“In nessun modo – spiega Calogero Foti, capo del dipartimento – non abbiamo poteri particolari. Speriamo di poter cambiare la legge 14/98 di Protezione civile della Regione siciliana, ma questo è un aspetto che riguarda la componente politica e non quella tecnica, che invece ci compete. Possiamo solo offrire suggerimenti su strategie ed interventi da fare. Le modifiche alla legge spettano a Governo e Parlamento, persino a livello nazionale non è previsto un obbligo particolare per i Comuni, solo di recente è cambiato qualcosa in base alla legge 225/92 attuata con la legge nazionale numero 100 del 12 luglio 2012. Ma il punto è che questa non prevede un’attività sanzionatoria nei confronti dei comuni inadempienti”.
“Abbiamo inviato a Roma, agli inizi del mese di agosto, tutta la documentazione relativa alla situazione dei Piani di protezione civile regionali ma, dato il periodo, chiaro che ci sarà stato un rallentamento”.
“Con la Regione siciliana ci stiamo muovendo incentivando e finanziando gli studi di micro zonazione sismica, così da poter verificare che tipo di modifica potrebbe avere il moto ondoso sismico in caso di terremoto. Ci sono, infatti, dei terremoti che amplificano gli effetti e questo dipende evidentemente dalle caratteristiche del terreno. Laddove ci sono, ad esempio, depositi alluvionali, vecchi corsi d’acqua, il moto sismico viene amplificato con effetti più dannosi. è chiaro che lì non bisognerebbe costruire o quanto meno farlo usando modalità di edificazione antisismiche. E qui rientriamo in un altro campo, in cui determinati Piani di protezione civile devono assolutamente esser fatti propri dai piani urbanistici e regolatori. Evidentemente, le due cose devono camminare in assoluta simbiosi”.

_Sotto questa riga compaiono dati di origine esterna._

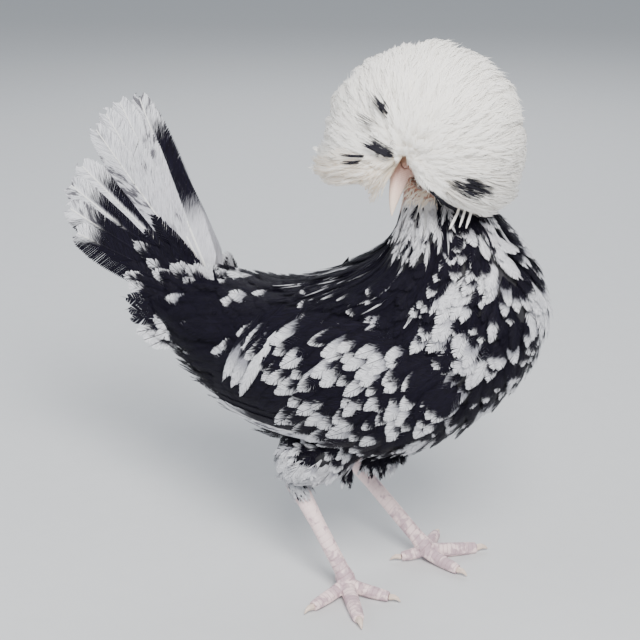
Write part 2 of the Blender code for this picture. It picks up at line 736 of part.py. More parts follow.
def make_wing(name, side, parts, guides, grown_torso):
    """The folded wing: its lens with the flight feathers and three tiers of coverts."""
    wing = wing_lens("wing_" + name, side, parts)
    feathers = []
    for tier in WING_TIERS:
        for i in range(tier.count):
            feathers.append(wing_feather(side, tier, i / (tier.count - 1), guides))
    union(wing, feathers)
    cut(wing, grown_torso)
    return wing


def tail_feather(side, rise, splay, start, length, lift, form, collection):
    """A feather of one half of the tail, at an angle of rise behind the rump."""
    rise = math.radians(rise)
    splay = math.radians(splay)
    out = Vector((-math.cos(rise) * math.cos(splay), side * math.sin(splay), math.sin(rise)))
    root = Vector((TAIL_ROOT.x, side * lift, TAIL_ROOT.z))
    upward = Vector((math.sin(rise), 0.0, math.cos(rise)))
    face = out.cross(upward).normalized()
    if face.y * side < 0:
        face.negate()
    face = Matrix.Rotation(math.radians(-side * TAIL_ROLL), 3, out) @ face
    path = [root + out * (start + length * t) + upward * TAIL_DROOP * t * t for t in form.steps]
    return feather_vane("tail feather", path, [face] * len(path), form, FEATHER_CAMBER, collection)


def make_tail(name, side, parts, guides):
    """One half of the tented tail: half the rump with its main feathers and their coverts."""
    half = body_loft("tail_" + name, RUMP, RUMP_SIDES, 2, parts, trim=(0.0, GAP))
    feathers = []
    for i, (rise, length) in enumerate(TAIL_FEATHERS):
        lean = TAIL_LEAN[name] * (1 - i / len(TAIL_FEATHERS))
        lift = TAIL_LIFT - TAIL_LIFT_STEP * i
        splay = TAIL_SPLAY[0] + TAIL_SPLAY[1] * i / (len(TAIL_FEATHERS) - 1)
        feathers.append(tail_feather(side, rise + lean, splay, TAIL_START, length, lift, TAIL_VANE, guides))
    for count, start, length, lift, low, high in TAIL_COVERTS:
        for i in range(count):
            share = i / (count - 1)
            rise = high + (low - high) * share + TAIL_LEAN[name] / 2
            splay = TAIL_COVERT_SPLAY[0] + TAIL_COVERT_SPLAY[1] * share
            feathers.append(tail_feather(side, rise, splay, start, length, lift, TAIL_COVERT_VANE, guides))
    union(half, feathers)
    other = Matrix.Translation((-0.1, -side * (0.1 - GAP / 2), 0.2))
    cut(half, box("other half", other, (0.5, 0.2, 0.6), guides))
    return half


def stand_on_origin(made):
    """Parents every part to an empty that brings the middle of the bird's base to the origin."""
    bpy.context.view_layer.update()
    corners = [Vector(corner) for part in made for corner in part.bound_box]
    middle = [(min(c[i] for c in corners) + max(c[i] for c in corners)) / 2 for i in (0, 1)]
    base = bpy.data.objects.new("bird_base", None)
    bpy.context.scene.collection.objects.link(base)
    for part in made:
        part.parent = base
    base.location = (-middle[0], -middle[1], 0.0)
    bpy.context.view_layer.update()


def main():
    clear_scene()
    parts = new_collection(OBJECT_NAME)
    guides = new_collection("cutters")
    guides.hide_render = True
    grown_torso = body_loft("grown torso", TORSO, BODY_SIDES, 2, guides, GAP, (-GAP, -GAP))
    grown_neck = body_loft("grown neck", NECK, NECK_SIDES, 2, guides, GAP, (-GAP, -GAP))
    torso = body_loft("torso", TORSO, BODY_SIDES, 2, parts)
    neck = body_loft("neck", NECK, NECK_SIDES, 2, parts, trim=(GAP, 0.0))
    clear_of_head(neck, guides, GAP)
    head = make_head(parts, guides)
    crest = make_crest(parts, guides)
    clear_of_head(crest, guides, CREST_CLEARANCE)
    cut(crest, grown_neck)
    finished = [(torso, MOTTLED_PLUMAGE), (neck, MOTTLED_PLUMAGE)]
    finished += [(head, FACE_SKIN), (crest, WHITE_PLUMAGE)]
    finished += [(part, BEAK_HORN) for part in make_beak(parts, guides)]
    for name, side in SIDES.items():
        finished.append((eyeball("eye_" + name, -side, parts), EYE_GLOSS))
        thigh = make_thigh(name, side, parts, grown_torso)
        shank = make_shank(name, side, parts, guides, thigh)
        foot, *claws = make_foot(name, side, parts, guides)
        finished += [(thigh, MOTTLED_PLUMAGE), (shank, LEG_SKIN), (foot, LEG_SKIN)]
        finished += [(claw, CLAW_HORN) for claw in claws]
        finished.append((make_wing(name, side, parts, guides, grown_torso), BLACK_PLUMAGE))
        finished.append((make_tail(name, side, parts, guides), BLACK_PLUMAGE))
    for guide in guides.objects:
        guide.display_type = "WIRE"
        guide.hide_render = True
    for part, finish in finished:
        finish_part(part, finish)
    stand_on_origin([part for part, finish in finished])


if __name__ == "__main__":
    main()
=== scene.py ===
"""The looks of a white-crested black mottled Polish hen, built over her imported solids.

Metres, +Z up. The breast faces +X and the bird's left side is +Y. Places on the bird are given
from the spot on the floor midway between her feet, and `Anatomy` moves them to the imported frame.
"""

import logging
import math
import random
from dataclasses import dataclass, field
from enum import Enum
from typing import Any, Callable, Iterable, Sequence

import bmesh
import bpy
import numpy as np
from mathutils import Matrix, Vector, noise
from mathutils.bvhtree import BVHTree


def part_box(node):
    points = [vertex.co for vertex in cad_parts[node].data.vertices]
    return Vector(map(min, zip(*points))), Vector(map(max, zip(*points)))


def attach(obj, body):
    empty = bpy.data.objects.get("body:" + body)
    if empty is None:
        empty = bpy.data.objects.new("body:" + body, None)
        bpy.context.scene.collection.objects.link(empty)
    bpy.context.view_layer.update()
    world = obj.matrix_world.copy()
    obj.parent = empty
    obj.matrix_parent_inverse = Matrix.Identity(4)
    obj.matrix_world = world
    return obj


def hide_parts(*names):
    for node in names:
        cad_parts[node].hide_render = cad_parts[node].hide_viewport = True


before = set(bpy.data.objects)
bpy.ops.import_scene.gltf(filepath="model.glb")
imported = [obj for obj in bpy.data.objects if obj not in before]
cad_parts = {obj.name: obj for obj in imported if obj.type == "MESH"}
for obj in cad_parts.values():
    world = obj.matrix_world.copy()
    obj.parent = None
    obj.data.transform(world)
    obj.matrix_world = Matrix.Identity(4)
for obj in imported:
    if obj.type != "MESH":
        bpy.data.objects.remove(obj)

log = logging.getLogger("polish_hen")
Piece = bpy.types.Object
Mesh = bpy.types.Mesh
Material = bpy.types.Material
Pair = tuple[float, float]
Colour = tuple[float, float, float]
Mark = tuple[float, float, float, float]
Window = tuple[Pair, ...]
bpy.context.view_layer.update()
COAT_DEPTH = 0.0055
MILLIMETRES = 1000.0


class Side(float, Enum):
    """The bird's sides, each by the sign of its Y."""

    LEFT = 1.0
    RIGHT = -1.0

    @property
    def word(self) -> str:
        """The side in the names of solids and pieces."""
        return self.name.lower()


def clamp(value: float) -> float:
    """The value held between 0 and 1."""
    return min(1.0, max(0.0, value))


def eased(share: float) -> float:
    """A share from 0 to 1, eased at both ends."""
    return share * share * (3 - 2 * share)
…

“Spesso fare il piano di Protezione civile non costa niente, la prima cosa da fare è individuare lo scenario. E questo penso che qualunque cittadino, e a maggior ragione i tecnici, sa quali sono le criticità del proprio territorio. è pur vero che, con i sistemi informatizzati e aggiornati di oggi, anche un tecnico comunale potrebbe incontrare difficoltà. Il punto è che nella Protezione civile è assolutamente indispensabile l’utilizzo di questi sistemi perché aiutano la condivisione dei dati. è un problema di formazione, di aggiornamento che stiamo risolvendo anche inviando nostri tutor in supporto dei Comuni. Ma sia chiaro, che sono questi a conoscere meglio il territorio e le problematiche ad esso correlate, e mai noi potremmo sostituirci ad essi. Se infatti, io redigo un piano di Protezione civile sostituendomi al Comune, nel momento in cui si verifica un evento calamitoso che richiede l’attuazione di determinate procedure che sono all’interno del piano e che sono state redatte da altri, il Comune non le conoscerà. Se invece questo si sforza di redigere e applicare un piano, saprà poi come comportarsi”.
“Gli edifici strategici sono contenuti nei Piani di protezione civile, quindi tutti i Comuni che hanno redatto il piano, hanno anche individuato gli edifici strategici”.
“Abbiamo una serie di ordinanze di protezione civile che nel tempo si sono susseguite, che hanno permesso al dipartimento di finanziare gli studi di verifica con parecchi milioni di euro. Abbiamo fatto dei lavori di adeguamento soprattutto negli ospedali che, fra gli edifici strategici, rappresentano quelli di maggiore attenzione”.
“Abbiamo una serie si mappature delle aree a rischio, ma noi non interveniamo sulla messa in sicurezza del territorio, di cui invece si occupano altri dipartimenti. Noi siamo vocati all’intervento in situazione emergenziale, nella gestione dell’evento calamitoso”.